Marvin Repinski: Sometimes we turn to the Bible
Published 5:12 pm Friday, May 26, 2023
Getting your Trinity Audio player ready...
|
In writing about Holy Scripture, I begin with a quote from Irving Berlin: “You can’t write a song out of thin air.”
You have to know and feel what you are writing about. I wish to make a calm claim that I do know, after a lifetime of reading, reflecting, and applying many of the Bible’s directives, that I have become a searching person. That search has been edifying and a source of both comfort and challenge.
There are special verses in the Bible that early in my life, became a reality for me. Possibly it was because of the diligence of my home life — just enough to get by, but with application, kept my parents with five children, away from complete want. We survived! So maybe that’s why the verses in Deuteronomy 10:17-18 became real to me. “He executes justice for the fatherless and the widow, and loves the sojourner, giving him food and clothing.”
Added to this refrain is the experience of Psalm 46:1,5, “God is our refuge and strength; a very present help in trouble … God is in the midst of her; she shall not be moved.”
Added to this testimony, one can extend its meaning, recalling the words of Louisa May Alcott: “Far away there in the sunshine, are my highest aspirations. I may not reach them, but I can look up and see their beauty, believe in them, and try to follow where they lead.”
In his book,” The Bible Makes Sense,” Walter Brueggemann has written: “When we read the Bible we need to learn to pay attention to the understanding of reality which permeates the text … one reason why we read Scripture is so that we may not settle easily for any other notion of life. One of the most important gifts the Bible can give us is a frame of reference for our lives. Given that frame of reference, we are still left with major decisions to make about our world, our freedom, and our responsibility.”
What is common to most lives, what is proclaimed in so-called “civil religion,” and what is a very present hope is present in the Bible. A study of the following expectations are not foreign to our dreams. We wait and dream for a community of justice, fairness, and truth-telling. The imagery is in some sense, poetic: “the last ones will be first (Luke 13:30).
The dream of the future includes statements like, “the humbled ones will be exalted “ (Luke 14:11), or the promise the hungry ones will be fed (Luke 1:53). The expected future is one in which the ones who mourn will be comforted (Matthew 5:4).

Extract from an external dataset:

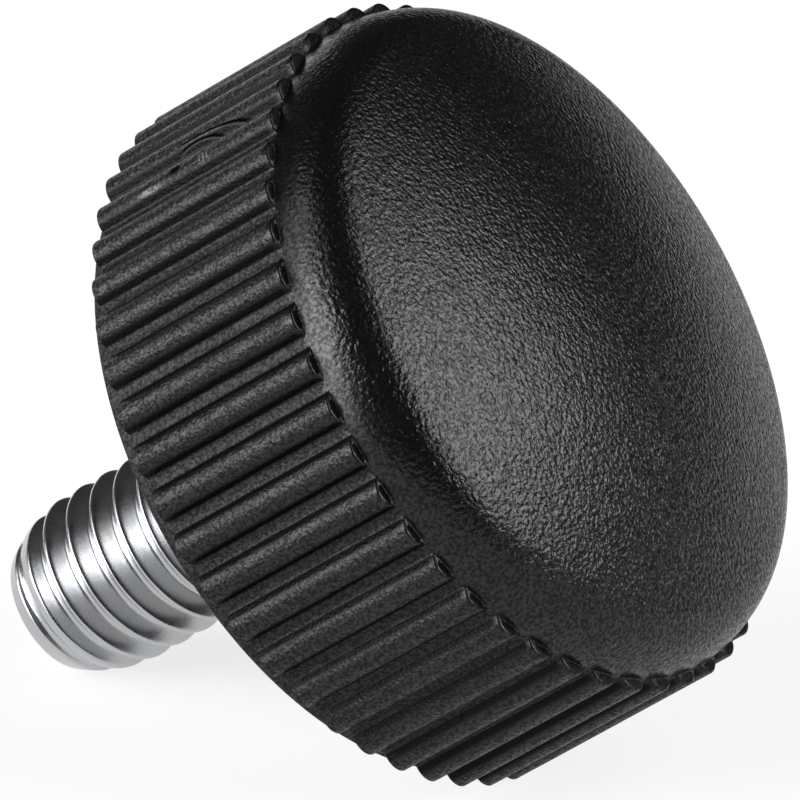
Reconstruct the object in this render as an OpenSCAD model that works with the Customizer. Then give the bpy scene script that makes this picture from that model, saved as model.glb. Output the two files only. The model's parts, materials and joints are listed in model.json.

From the earliest days that preserve the history of people — often tribes, the Israelites, a promise may be claimed in every period of time. “And I will give them a new heart, and put a new spirit within them; I will take away the stony heart out of their flesh and give them a heart of flesh … and they shall be my people.” (Ezekial 11:19-20).
As an illustration of how a human being can evolve from hostility toward the creation and our Creator, bitterness, dishonesty, cruelty, deceit, ungratefulness, revenge, abuse, and a host of other behaviors, the Bible grants us goals and encouragement. Just like Henry Oettinger from Chicago of some years ago, we can apply to his view of a productive, proud and uplifting life.
“I marched in the Armistice Day parade in 1918. I was six years old. Those were beautiful,
Decoration Day and Armistice Day Civil War veterans. The old boys, were still around;.
some in wheelchairs. I was the high school orator, I’d give the Gettysburg Address.
As a kid, I was patriotic with all my strength.”
For this week, a similar recognition of Memorial Day will claim my attention:
In speaking of “turning to the Bible” as I am suggesting, we may note how one person, Wilmer Kindle, responded to a Biblical verse, Hebrews 4:15. It is a bit of autobiography that reveals what insight and strength may be experienced in applying the Scriptures.
“For we do not have a high priest who is unable to
sympathize with our weaknesses, but we have one
who in every respect has been tested as we are.”
“As an interracial family, my husband, daughter, and I have definitely known our share of rejection. In fact, if we had ignored the positive in our lives and focused only on the negative, we could have easily become hopeless outcasts; our family could have even been destroyed.”
Jesus also was no stranger to rejection. While he was teaching in his hometown, those who knew him could not see beyond the Jesus whom they knew only as the carpenter, the son of Mary. After Jesus’ arrest, even his followers left him and denied him. Our Lord was mocked, beaten, humiliated, and finally crucified.
Christ understands the pain of rejection, and yet, despite being rejected by so many, he was beloved and fully accepted by God. When we feel rejected by people, we can remember that Christ understands and reaches out to us, reminding us that in God we too are accepted and loved. God’s great love will never let us go.”